Dans une interview accordée à une publication en ligne destinée à la communauté médicale israélienne, le Dr Yael Harir, embryologiste à l’hôpital Kaplan de Rehovot, a déclaré qu’elle effectuait normalement deux, voire trois, procédures de PSR par an. Elle a refusé de donner le nombre exact de procédures effectuées à Kaplan ces derniers jours, mais elle a indiqué qu’il était considérable.

« C’est difficile, physiquement et émotionnellement, pour le personnel d’effectuer cette procédure sur des cadavres », a-t-elle déclaré.

Harir a indiqué que des collègues d’autres hôpitaux l’avaient contactée pour lui demander des conseils sur la manière de procéder.

« Il n’existe pas de protocole pour la conservation du sperme à cette échelle. Nous avons dû trouver une solution pour faire face à la situation et évaluer l’équipement dont nous disposions pour effectuer autant de procédures en même temps », a-t-elle déclaré.

Mais pour beaucoup, il était trop tard.

La réalisatrice Shaylee Atary espérait que le sperme de son mari Yahav Winner, assassiné par des terroristes du Hamas lorsqu’ils ont envahi Kfar Azza samedi matin, pourrait être prélevé. Mais la dépouille de Winner n’a pas été retrouvée ou identifiée assez rapidement pour que du sperme viable puisse être prélevé.

Shaylee Atary et son défunt mari Yahav Winner sur une photo non datée (Crédit : Go2Films)

S’adressant à la presse israélienne, Shaylee Atary a imputé ce retard à la bureaucratie et au fait que le système d’identification des corps était complètement débordé. Elle affirme qu’on lui a même demandé de payer 1 500 dollars pour la procédure posthume de son mari, qui était également cinéaste.
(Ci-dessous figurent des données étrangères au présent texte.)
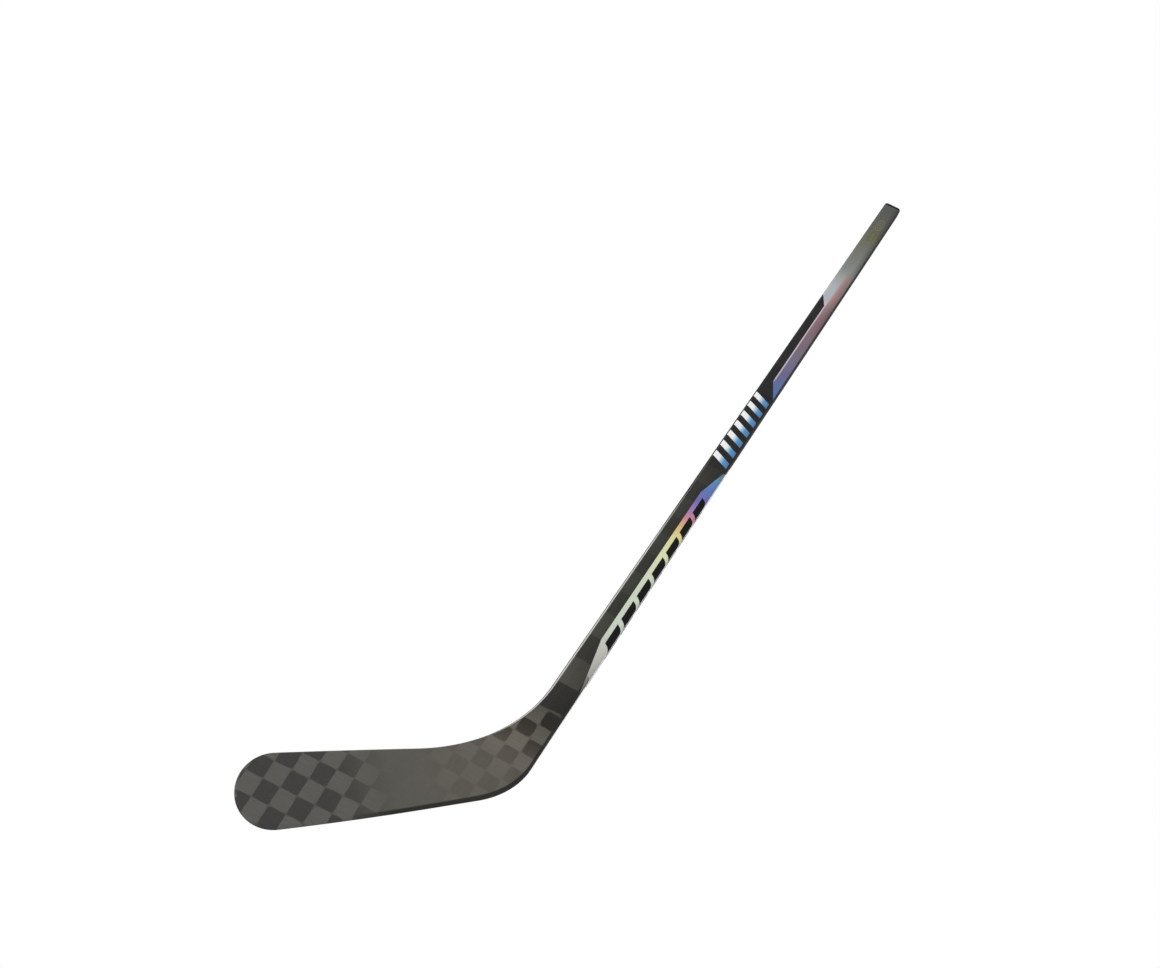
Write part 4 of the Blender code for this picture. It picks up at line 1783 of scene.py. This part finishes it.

Lorsque le sperme de Winner a finalement été récupéré, il s’est avéré que son corps avait été laissé exposé à la chaleur pendant si longtemps qu’il était devenu inutilisable.

« L’État a abandonné le corps de mon mari », a déploré Atary.

C’est un coup dur pour Atary, qui a récemment donné naissance à une fille. Elle et son mari souhaitaient d’avoir d’autres enfants.

« Le rêve de mon Yahav était d’avoir une famille nombreuse, heureuse et rieuse, jouant sur les pelouses de notre Kfar Azza magique. Je ne pourrai pas réaliser ce rêve », a-t-elle déclaré.

Asher et Irit Shahar, avec leur fils Omri, avant la mort d’Omri en juin 2012. (Crédit : autorisation)

Le premier cas qui a été porté à la connaissance du public est celui d’Irit et Asher Shahar, dont le fils Omri, capitaine de la marine israélienne en service actif, est mort dans un accident de voiture en juin 2012, à l’âge de 25 ans.

Les parents Shahar ont aussitôt décidé de faire prélever le sperme d’Omri. Un tribunal des affaires familiales a approuvé la procédure, qui est légale en Israël depuis 2003 pour une insémination ultérieure ou pour une FIV chez la partenaire survivante.

Les Shahar voulaient utiliser le sperme de leur fils pour concevoir un enfant et l’élever comme un petit-enfant, bien qu’ils aient tous deux atteint la cinquantaine. Ils prévoyaient d’acheter un ovule et de faire appel à une mère porteuse.

Dans une décision capitale rendue en septembre 2016, le tribunal des affaires familiales de Petah Tikvah a autorisé le couple à poursuivre son projet. L’État a toutefois fait appel de la décision au motif que les Shahar souhaitaient être à la fois les grands-parents et les parents de la progéniture d’Omri, ce qui est inhabituel. Le tribunal a alors émis une injonction empêchant Irit et Asher d’accéder aux gamètes conservés d’Omer et de les utiliser.

Les Shahar ont subi un ultime revers en janvier 2017, lorsque l’État a gagné son appel devant le tribunal de district de Lod.

Il existe toutefois certains cas, depuis 2007, où les parents de soldats morts au combat ont été autorisés à donner le sperme de leur fils à une femme désireuse de devenir mère, soit par insémination, soit par gestation pour autrui (GPA). Dans ces cas, les femmes élèvent les enfants issus des dons de sperme.